Corporate bonds are issued by companies to raise capital. They carry higher yields than Treasuries because they include credit risk — the possibility that the company might default. Investment-grade corporate bonds (rated BBB or above) are relatively safe. High-yield bonds (below BBB, sometimes called "junk bonds") pay significantly higher yields but carry meaningful default risk.
Municipal bonds are issued by state and local governments to fund public projects. Their key advantage is tax treatment: interest from municipal bonds is generally exempt from federal income tax and often from state taxes as well. This makes them particularly attractive to investors in high tax brackets.
What the Bond Market Tells Stock Investors
Bond yields provide a real-time assessment of economic expectations that every stock investor should monitor. When long-term yields are rising, the bond market is signaling expectations of stronger economic growth and/or higher inflation. When they're falling, the signal is the opposite — slowing growth or deflationary pressures.

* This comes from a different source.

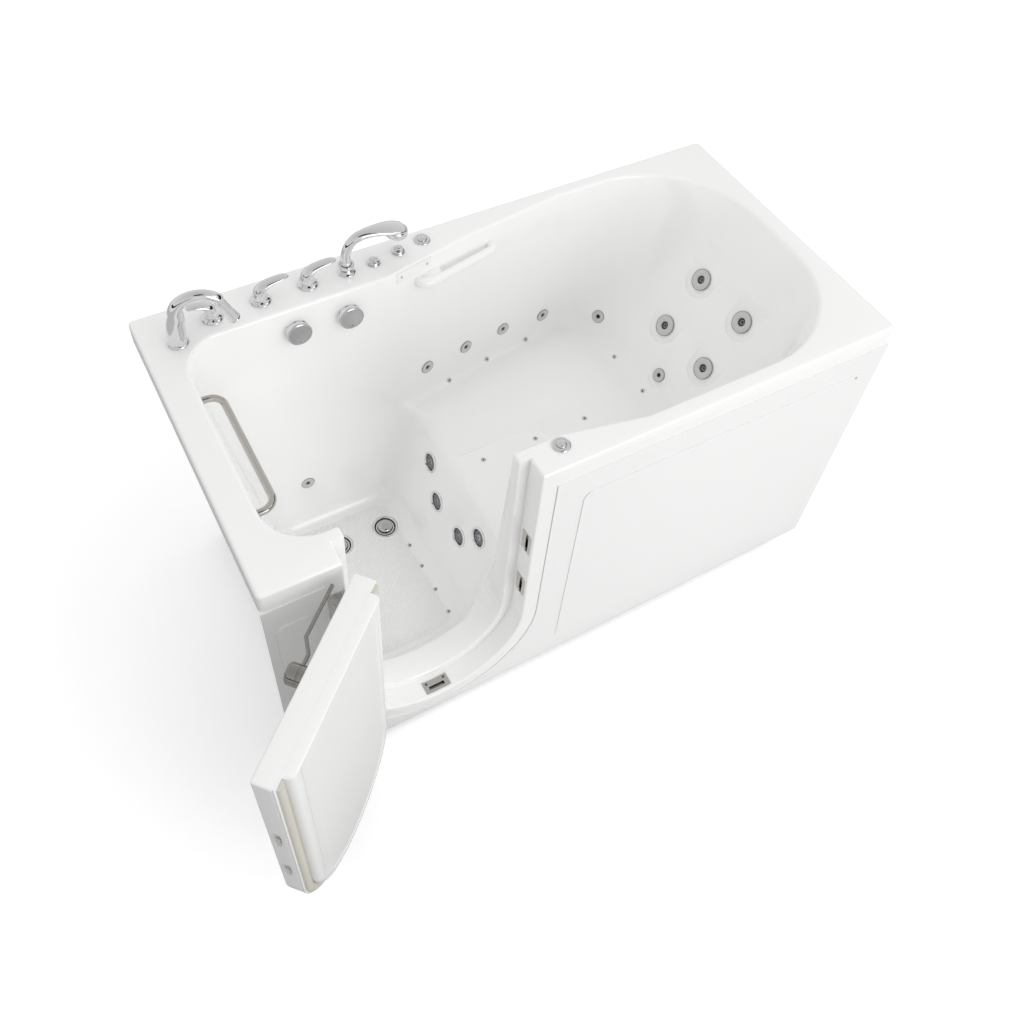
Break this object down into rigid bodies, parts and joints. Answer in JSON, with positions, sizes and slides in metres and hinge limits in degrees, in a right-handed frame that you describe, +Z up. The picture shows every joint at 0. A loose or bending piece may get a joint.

Credit spreads — the difference between corporate bond yields and Treasury yields — are one of the best leading indicators of economic stress. When credit spreads are narrow, it means investors perceive little risk of corporate defaults and the economy is humming. When spreads widen suddenly, it signals rising fear about corporate health and potential recession. Credit spread widening preceded every major economic downturn in modern history.
The yield curve — the relationship between short-term and long-term Treasury yields — is another powerful signal. A normal upward-sloping curve suggests healthy growth expectations. An inverted curve, where short-term rates exceed long-term rates, has preceded every US recession in the past half-century. Stock investors who ignore the bond market are ignoring one of the most reliable early warning systems in finance.
Bonds in a Portfolio
Bonds serve three primary roles in a portfolio: income generation, capital preservation, and diversification against equity risk. When stock markets crash, investors typically flee to the safety of government bonds, pushing bond prices up. This negative correlation — bonds rising when stocks fall — is the textbook argument for owning both.
However, this diversification benefit isn't guaranteed. In 2022, both stocks and bonds fell simultaneously, delivering one of the worst years on record for the traditional 60/40 portfolio. The culprit was inflation: rising rates hurt both bond prices (directly) and stock valuations (through higher discount rates). In environments where inflation is the primary risk, the stock-bond correlation can turn positive, reducing the diversification benefit.
For quality-oriented stock investors, understanding bonds helps frame the opportunity cost of equity investing. When Treasury yields are at 5%, the hurdle rate for stocks is high — you need to expect meaningfully more than 5% to justify the additional risk. When yields are at 1%, even modest equity returns look attractive by comparison. This yield-based framing keeps your return expectations grounded in reality.